Exercise objective:
Check each line of the listing for the word "scene" and give only the number of lines that have it.

Information shown:
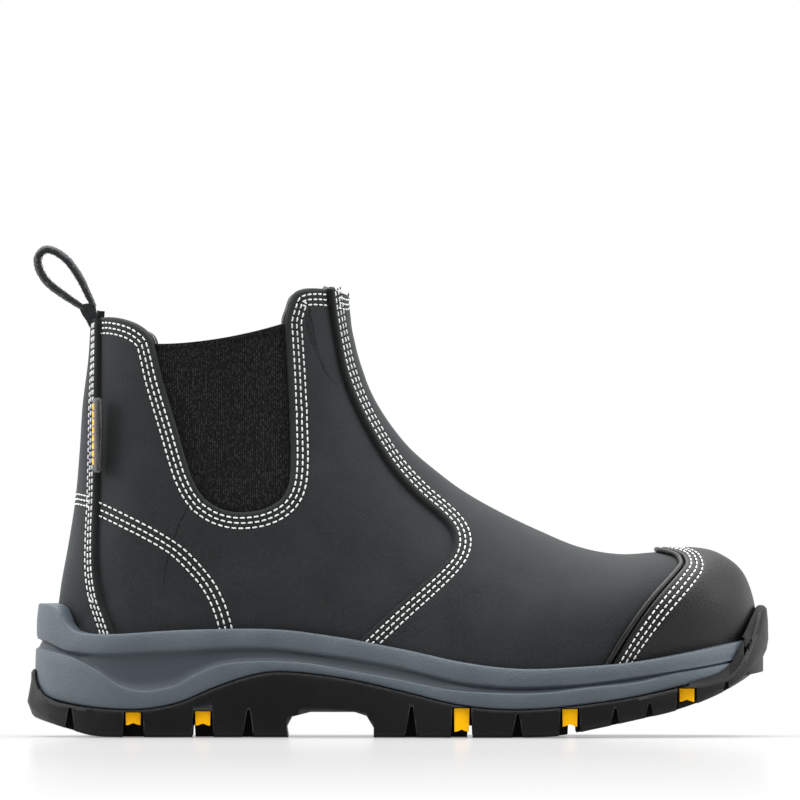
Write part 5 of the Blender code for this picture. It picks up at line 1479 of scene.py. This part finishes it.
def make_side_tag():
    """The folded tag in the seam, with plain yellow bars woven along its fold."""
    node = frame["nodes"]["side_tag"]
    mesh = node.data.copy()
    obj = bpy.data.objects.new("side_tag_tape", mesh)
    bpy.context.scene.collection.objects.link(obj)
    mesh.materials.clear()
    mesh.materials.append(LOOKS["tag"])
    weld = bmesh.new()
    weld.from_mesh(mesh)
    bmesh.ops.remove_doubles(weld, verts=weld.verts, dist=0.00001)
    bmesh.ops.bevel(weld, geom=list(weld.edges), offset=0.6 * MM, segments=3, affect="EDGES",
                    clamp_overlap=True)
    weld.to_mesh(mesh)
    weld.free()
    mesh.shade_smooth()
    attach(obj, "tag")
    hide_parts("side_tag")

    face = max(node.data.polygons, key=lambda f: -f.normal.y * f.area)
    out = np.array(face.normal)
    along = np.array([-out[1], out[0], 0]) / math.hypot(out[0], out[1])
    corners = np.array([v.co[:] for v in node.data.vertices])
    level = (corners @ out).max()
    root = (corners[corners @ out > level - 0.0002] @ along).min()
    points, faces = [], []
    for i in range(TAG_BARS):
        z = (TAG_Z[0] + 3.2 + TAG_BAR_PITCH * i) * MM
        for u in (TAG_BAR_START, TAG_BAR_START + TAG_BAR_WIDTH):
            for rise, dz in ((-0.3, 0), (0.14, 0), (0.14, TAG_BAR_HEIGHT), (-0.3, TAG_BAR_HEIGHT)):
                at = along * (root + u * MM) + out * (level + rise * MM)
                points.append(((np.array([at[0], at[1], z + dz * MM])) / MM - CENTRE_SHIFT).tolist())
        a = 8 * i
        faces += [(a, a + 1, a + 2, a + 3), (a + 7, a + 6, a + 5, a + 4)]
        faces += [(a + j, a + 4 + j, a + 4 + (j + 1) % 4, a + (j + 1) % 4) for j in range(4)]
    bars = new_object("side_tag_bars", points, faces, [LOOKS["print"]], "tag", join=False)
    round_edges(bars, 0.12)


# ---------------------------------------------------------------- kept CAD nodes


def dress_cad_nodes():
    """Procedural materials and rounded edges for the CAD nodes that are shown as they are."""
    dress = {"steel_toe_cap": "steel", "puncture_plate": "steel", "insole_board": "board",
             "heel_counter": "board", "toe_cap_edge_strip": "lining"}
    for side in SIDES:
        for i in range(len(CHANNELS)):
            dress[f"tread_insert_{side}_{i + 1}"] = "insert"
    for name, look in dress.items():
        node = frame["nodes"][name]
        for slot in node.material_slots:
            slot.material = LOOKS[look]
        if look == "insert":
            round_edges(node, 0.5)


# ---------------------------------------------------------------- studio


def make_studio():
    world = bpy.data.worlds.new("studio")
    bpy.context.scene.world = world
    world.use_nodes = True
    tree = world.node_tree
    background = tree.nodes["Background"]
    place = tree.nodes.new("ShaderNodeTexCoord")
    split = tree.nodes.new("ShaderNodeSeparateXYZ")
    tree.links.new(place.outputs["Generated"], split.inputs[0])

    def strength(axis, low, high, start, end, mirrored=False):
        """Light that grows from start to end as the direction turns towards one axis."""
        value = split.outputs[axis]
        if mirrored:
            whole = tree.nodes.new("ShaderNodeMath")
            whole.operation = "ABSOLUTE"
            tree.links.new(value, whole.inputs[0])
            value = whole.outputs[0]
        ramp = tree.nodes.new("ShaderNodeMapRange")
        ramp.interpolation_type = "SMOOTHSTEP"
        tree.links.new(value, ramp.inputs["Value"])
        for key, number in (("From Min", low), ("From Max", high), ("To Min", start), ("To Max", end)):
            ramp.inputs[key].default_value = number
        return ramp.outputs[0]

    def joined(operation, first, second):
        both = tree.nodes.new("ShaderNodeMath")
        both.operation = operation
        tree.links.new(first, both.inputs[0])
        tree.links.new(second, both.inputs[1])
        return both.outputs[0]

    from_above = strength(2, 0.50, 0.97, SKY_BASE, SKY_TOP)
    from_sides = strength(0, 0.45, 0.95, 0.0, SKY_SIDES, mirrored=True)
    from_behind = strength(1, 0.20, 0.95, 0.0, SKY_BEHIND)
    sky = joined("ADD", from_above, joined("ADD", from_sides, from_behind))
    horizon = strength(2, 0.03, 0.05, 1.0, 0.0, mirrored=True)
    background.inputs["Color"].default_value = (1, 1, 1, 1)
    tree.links.new(joined("MAXIMUM", sky, horizon), background.inputs["Strength"])

    floor = bpy.data.meshes.new("floor")
    size = 60.0
    corners = [(-size, -size, 0), (size, -size, 0), (size, size, 0), (-size, size, 0)]
    floor.from_pydata(corners, [], [(0, 1, 2, 3)])
    obj = bpy.data.objects.new("floor", floor)
    obj.location.z = -0.0002
    bpy.context.scene.collection.objects.link(obj)
    material = bpy.data.materials.new("studio_floor")
    material.use_nodes = True
    nodes, links = material.node_tree.nodes, material.node_tree.links
    nodes.remove(nodes["Principled BSDF"])
    kinds = ("BsdfDiffuse", "BsdfGlossy", "Emission", "AddShader", "MixShader")
    matt, gloss, glow, lit, mix = (nodes.new(f"ShaderNode{kind}") for kind in kinds)
    matt.inputs["Color"].default_value = (*[FLOOR_MATT] * 3, 1)
    glow.inputs["Strength"].default_value = FLOOR_GLOW
    gloss.inputs["Roughness"].default_value = 0.12
    mix.inputs["Fac"].default_value = FLOOR_MIRROR
    links.new(matt.outputs[0], lit.inputs[0])
    links.new(glow.outputs[0], lit.inputs[1])
    links.new(lit.outputs[0], mix.inputs[1])
    links.new(gloss.outputs[0], mix.inputs[2])
    place = nodes.new("ShaderNodeTexCoord").outputs["Object"]
    split = nodes.new("ShaderNodeSeparateXYZ")
    links.new(place, split.inputs[0])
    shares = []
    for low, high, start, end in ((-1.6, -0.5, 0.0, 1.0), (0.2, 1.5, 1.0, 0.0)):
        ramp = nodes.new("ShaderNodeMapRange")
        links.new(split.outputs[1], ramp.inputs["Value"])
        for key, number in (("From Min", low), ("From Max", high), ("To Min", start), ("To Max", end)):
            ramp.inputs[key].default_value = number
        shares.append(ramp.outputs[0])
    near = nodes.new("ShaderNodeMath")
    near.operation = "MINIMUM"
    links.new(shares[0], near.inputs[0])
    links.new(shares[1], near.inputs[1])
    white, fade = nodes.new("ShaderNodeEmission"), nodes.new("ShaderNodeMixShader")
    links.new(near.outputs[0], fade.inputs["Fac"])
    links.new(white.outputs[0], fade.inputs[1])
    links.new(mix.outputs[0], fade.inputs[2])
    links.new(fade.outputs[0], nodes["Material Output"].inputs["Surface"])
    floor.materials.append(material)

    for name, place, size, power in (
        ("overhead", (0.05, 0.05, 1.6), (1.6, 0.8), 14.0),
        ("heel_side", (-1.7, -0.25, 0.7), (0.7, 0.9), 13.0),
        ("toe_side", (1.7, -0.2, 0.8), (0.7, 0.9), 8.0),
    ):
        lamp = bpy.data.lights.new(name, "AREA")
        lamp.shape = "RECTANGLE"
        lamp.size, lamp.size_y = size
        lamp.energy = power
        light = bpy.data.objects.new(name, lamp)
        light.location = place
        light.rotation_euler = (-light.location).to_track_quat("-Z", "Y").to_euler()
        bpy.context.scene.collection.objects.link(light)


def make_camera():
    """A long lens, level with the middle of the view and square on to the boot's outer side."""
    camera = bpy.data.cameras.new("camera")
    obj = bpy.data.objects.new("camera", camera)
    bpy.context.scene.collection.objects.link(obj)
    camera.sensor_width = 36.0
    camera.lens = camera.sensor_width * CAMERA_AWAY / VIEW_WIDTH
    camera.clip_end = 200.0
    obj.location = (CENTRE_SHIFT[0] * MM, -CAMERA_AWAY, CAMERA_HEIGHT)
    obj.rotation_euler = (math.pi / 2, 0, 0)
    bpy.context.scene.camera = obj


SKY_BASE, SKY_TOP, SKY_SIDES, SKY_BEHIND = 0.05, 5.0, 1.6, 0.9
FLOOR_MATT, FLOOR_GLOW, FLOOR_MIRROR = 0.22, 0.42, 0.34
CAMERA_AWAY = 10.0
CAMERA_HEIGHT = 0.1411
VIEW_WIDTH = 0.336

scene = bpy.context.scene
for old in list(bpy.data.objects):
    if old.name in ("Cube", "Light", "Camera"):
        bpy.data.objects.remove(old)
scene.view_settings.view_transform = "Standard"
make_camera()
make_studio()
LOOKS = make_looks()
make_vamp()
make_quarters()
make_backstay()
make_gores()
make_scuff_cap()
make_linings()
make_midsole()
make_outsole()
make_footbed()
make_pull_loop()
make_loop_stub()
make_side_tag()
dress_cad_nodes()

Written response:
9